On avait dit ici que M de Villèle ullait révoquer l'ordonnance de censure, et sacrifier M. de Peyronnet aux répugnances des magistrats. Je n'ai cru ni l'un ni l'autre, et j'ai bien fait, à ce qu'il paraît. La Bretagne a possédé deux ou trois semaines M. de Corbière. Je suis fâché de dire qu'elle n'a pas ressenti un si grand bonheur comme elle le devait. Les cœurs se desséchent tous les jours; on ne peut plus compter sur la reconnaissance. J'en admire d'autant plus le dévouement des hommes publics. Il faut que ces gens là aient l'âme tout à fait romaine. Peut-être est-ce pour cela que de tant de côtés on crie à M. de Corbière : Tu dors, Brutus!! Il paraît que l'Europe ne dort pas, bien que tout ce que nous voyons ne ressemble pas mal à un rêve. On veut, et puis on ne veut pas; on menace d'agir, et on reste en repos. Les trois Puissances alliées en faveur des Grecs jouent au plus fin entre elles et avec l'Autriche.
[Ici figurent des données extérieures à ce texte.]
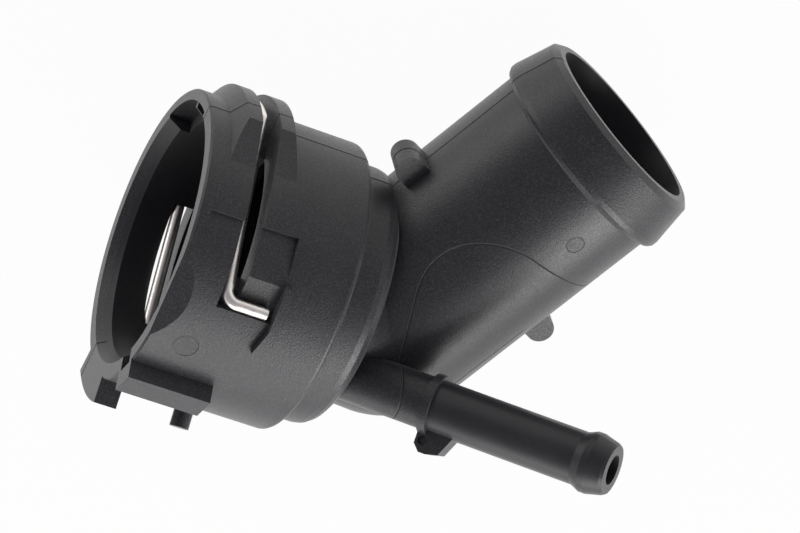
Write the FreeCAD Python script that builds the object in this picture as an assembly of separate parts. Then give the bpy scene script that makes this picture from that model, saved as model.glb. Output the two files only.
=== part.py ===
# Coolant stub pipe: a moulded connector with a snap-in socket, a hose stub and a small hose nipple
import FreeCAD
import Part
from FreeCAD import Vector, Rotation, Placement
from math import acos, atan2, cos, degrees, radians, sin, sqrt
import os

os.makedirs("parts", exist_ok=True)

# Drawing axes: X runs along the socket from its mouth at X = 0, Z is square to the parting plane
AXIS_X = Vector(1, 0, 0)
CENTRE = Vector(0, 0, 0)

# Overlap that a cut or a rooted piece runs past the face it crosses
PAST = 1.0

# Socket barrel
BARREL_R = 23.0
BARREL_END_X = 26.4
BARREL_EDGE_R = 0.8
BARREL_WALL = 3.8
RIM_EDGE = 0.3
EDGE_STEPS = 4

# Socket bore and its mouth
BORE_R = BARREL_R - BARREL_WALL
BORE_END_X = 21.0
SHOULDER_L = 1.0
MOUTH_R = BORE_R + 1.4
MOUTH_CHAMFER_L = 2.1

# Seal groove in the bore
SEAL_GROOVE_R = BORE_R + 1.9
SEAL_GROOVE_X = 14.0
SEAL_GROOVE_L = 4.2

# Neck behind the barrel
NECK_R = BARREL_R - 2.5
NECK_END_X = 33.0
NECK_EDGE_R = 2.6
NECK_WALL = 3.4
NECK_BORE_R = NECK_R - NECK_WALL
NECK_BORE_END_X = 29.8

# Hose stub and its bead
STUB_ANGLE = 64.2
STUB_CROSS_X = 39.3
STUB_R = 16.0
STUB_WALL = 2.3
LEG_R = STUB_R - 0.6
STUB_BORE_R = STUB_R - STUB_WALL
STUB_END = 47.2
BEAD_R = STUB_R + 1.25
BEAD_BACK = 38.4
BEAD_STEP_L = 0.5
BEAD_STEP_FALL = 0.3
BEAD_CREST = BEAD_BACK + 1.0
BEAD_PEAK = 40.2
BEAD_LAND_END = 46.4
RIM_FACE_R = STUB_R - 1.1

# Hose nipple, slanted out of the neck's back face towards the near side, and its bead
NIPPLE_SWING = 38.7
NIPPLE_ROLL = 66.3
NIPPLE_ROOT_R = NECK_R - 6.2
NIPPLE_ROOT_ANGLE = 112.5
NIPPLE_BACK = 4.0
NIPPLE_R = 4.1
NIPPLE_WALL = 1.8
NIPPLE_BORE_R = NIPPLE_R - NIPPLE_WALL
NIPPLE_FEED_R = NIPPLE_BORE_R + 0.5
NIPPLE_STEP = 17.0
NIPPLE_L = 45.0
NIPPLE_BEAD_R = NIPPLE_R + 0.6
NIPPLE_BEAD = 39.8
NIPPLE_BEAD_RISE_L = 1.4
NIPPLE_BEAD_L = 1.0
NIPPLE_NOSE_R = NIPPLE_R - 0.3
NIPPLE_NOSE_EDGE = 0.5
NIPPLE_NOSE_RISE = 0.3

# Retaining clip wire and the slot that it lies in
WIRE_R = 0.9
WIRE_GAP = 0.35
CLIP_X = 8.3
SLOT_X = 7.3
SLOT_W = 3.0
SLOT_DEPTH = 2.6
SLOT_FLOOR_R = BARREL_R - SLOT_DEPTH
SLOT_END_ANGLE = -167.0
CLIP_R = BARREL_R + 0.6
CHORD_R = BORE_R - 1.45
LOWER_CHORD_ANGLE = -129.0
CLIP_END_L = 12.0
EAR_Y = 4.2
EAR_Z = BARREL_R - 0.4
EAR_TIP_X = 14.9
EAR_BEND_R = 1.9

# Hoods in front of and behind the slot: angles of their top edges and feet round the socket
HOOD_R = BARREL_R + 2.45
HOOD_NEAR_EDGE = 9.5
HOOD_NEAR_FOOT = 27.4
HOOD_FAR_EDGE = -40.0
HOOD_FAR_FOOT = -55.0
HOOD_FRONT_X = 3.3
HOOD_SLOPE_L = 1.8
HOOD_BACK_X = 12.6
HOOD_BACK_L = 1.4

# Flat pads beside the slot: each is a step deep at its top edge and runs out lower down
PAD_DEPTH = 0.8
PAD_ANGLE = 49.0
PAD_L = 8.0
FRONT_PAD_X = 2.0
REAR_PAD_X = 16.0

# Bed of the clip's turned-out end
BED_L = 11.1

# Stop rib beyond the tip of the clip: a thin post with a sloped foot
RIB_W = 1.2
RIB_TOP_Y = 9.0
RIB_KNEE_Y = 2.0
RIB_FOOT_Y = -3.2
RIB_SPREAD = 1.0
RIB_OUT = 1.1

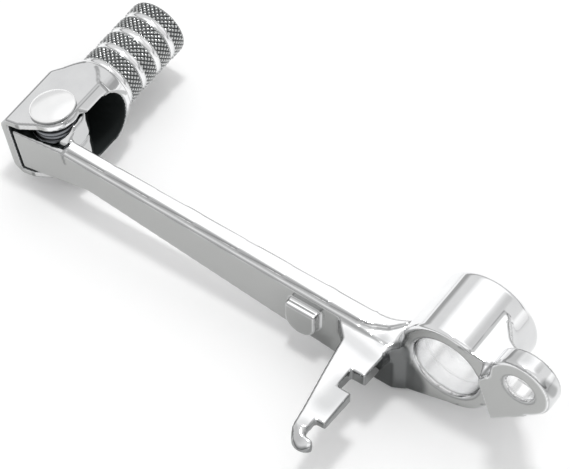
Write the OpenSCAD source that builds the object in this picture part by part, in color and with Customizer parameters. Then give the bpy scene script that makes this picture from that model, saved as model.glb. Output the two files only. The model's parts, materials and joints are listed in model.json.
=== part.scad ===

Je crois voir le **, le *** et le ****,1 avec des intérêts divers, cherchant à s'entendre pour me dépouiller, et se dépouiller aussi mutuellement, s'il l'avaient pu. Du petit au grand, le monde n'est que cela, et, un peu plus tôt ou un peu plus tard, la Grèce et la Turquie s'en tireront comme moi, ce qui me sera d'une grande consolation, comme vous pensez.

Je vous prie de faire mes très-humbles compliments à M. de Damas ; son rôle est brillant et digne de lui. Je ne lui connais qu'un rival, — l'immortel Brunet.

Adieu, cher ; aimez-moi toujours comme je vous aime, et si vous voulez me rendre heureux, écrivez-moi le plus que vous pourrez.